Why does tax work like this? I suspect there is a social reason, I suspect that there is a moral reason. I suspect that it is best for society as a whole that people take pensions and not cash. I would have to ask George Osborne or Philip Hammond if that is the case, but if I did-I hope that that is the reason why the LTA treatment of defined benefits is currently twice as favourable as the LTA treatment of a CETV,
Economics v morality
This last tax-point is marginal, I am sure that Ros and the execs and their advisers had done their sums and simply slapped on an extra 0.5% on the critical yield. I’m sure that their economist brains had told them that in the long-term, they could expect to bear the critical yield so handsomely that “this time next year- we’ll all be billionaires”.
In the new year, I hope to be spending time with a nice man I met in the autumn- Rory Sutherland. I have been to hear him talk about behavioural economics, he speaks the language of happiness and he looks like Father Christmas. He is the deputy chairman of Ogilvy and Mather (so he should be a stress bunny).
When I’ve met him and heard him speak, Rory is happy. He rails against economists who he sees as saddoes, they understand the price of everything and the value of nothing!
The economist’s accusation of “being happy” can be made of Lesley Griffiths, my minister (who I hope will be drawing his methodist pension!) and the same can be said for my Mum and Dad who are enjoying their 31st years as pensioners of the NHS pension scheme.
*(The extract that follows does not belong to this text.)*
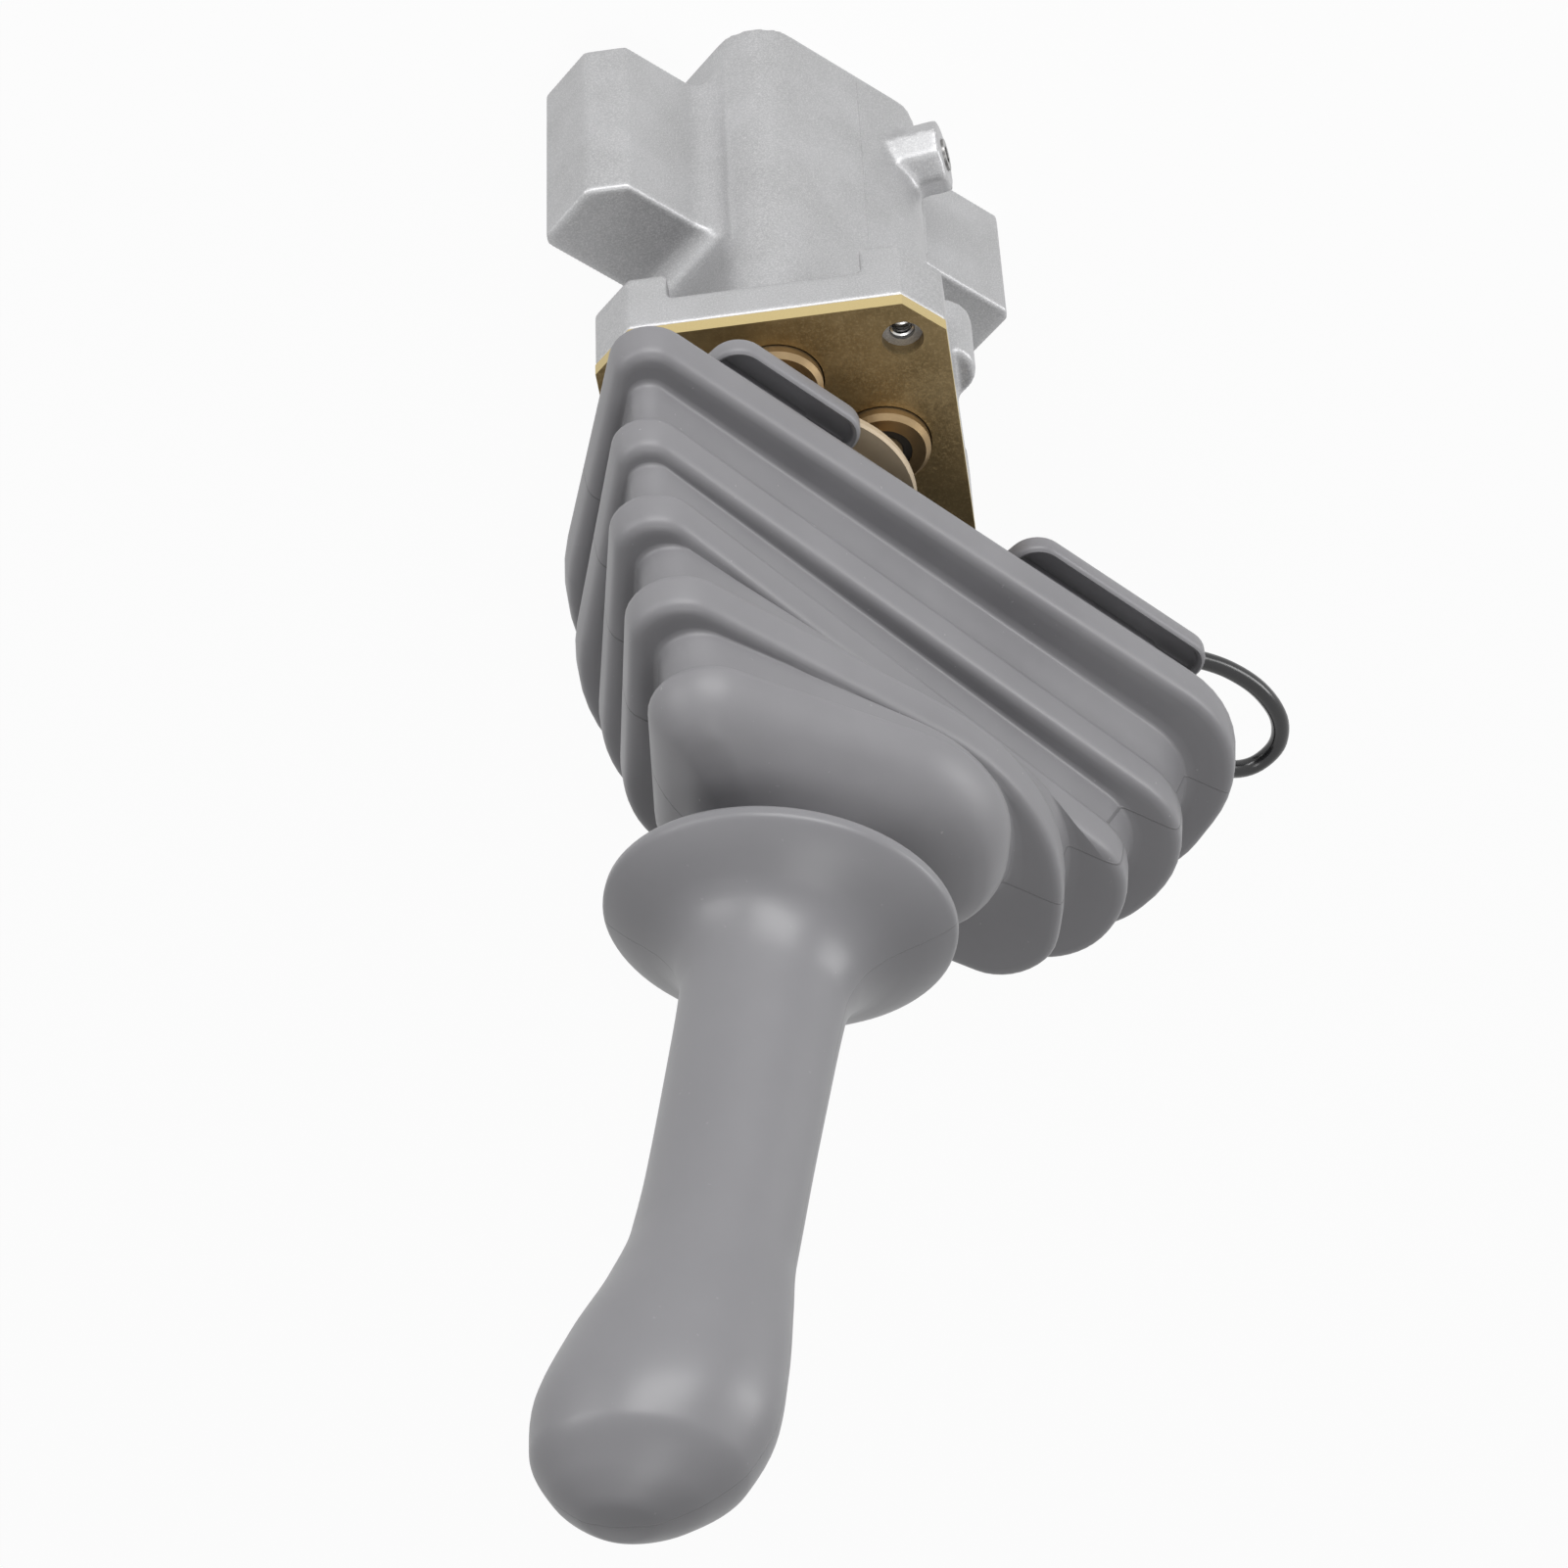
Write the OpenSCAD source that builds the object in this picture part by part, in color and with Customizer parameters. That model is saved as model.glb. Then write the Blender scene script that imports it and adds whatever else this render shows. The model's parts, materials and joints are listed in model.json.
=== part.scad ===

In its descriptive sense, “morality” refers to personal or cultural values, codes of conduct or social mores. It does not imply an absolute claim on right or wrong, but refers to that which is considered right or wrong.
In my world , taking a transfer value is an immoral act, for the five reasons laid out above. Those economists who take CETVs are behaving – according to my value system -immorally.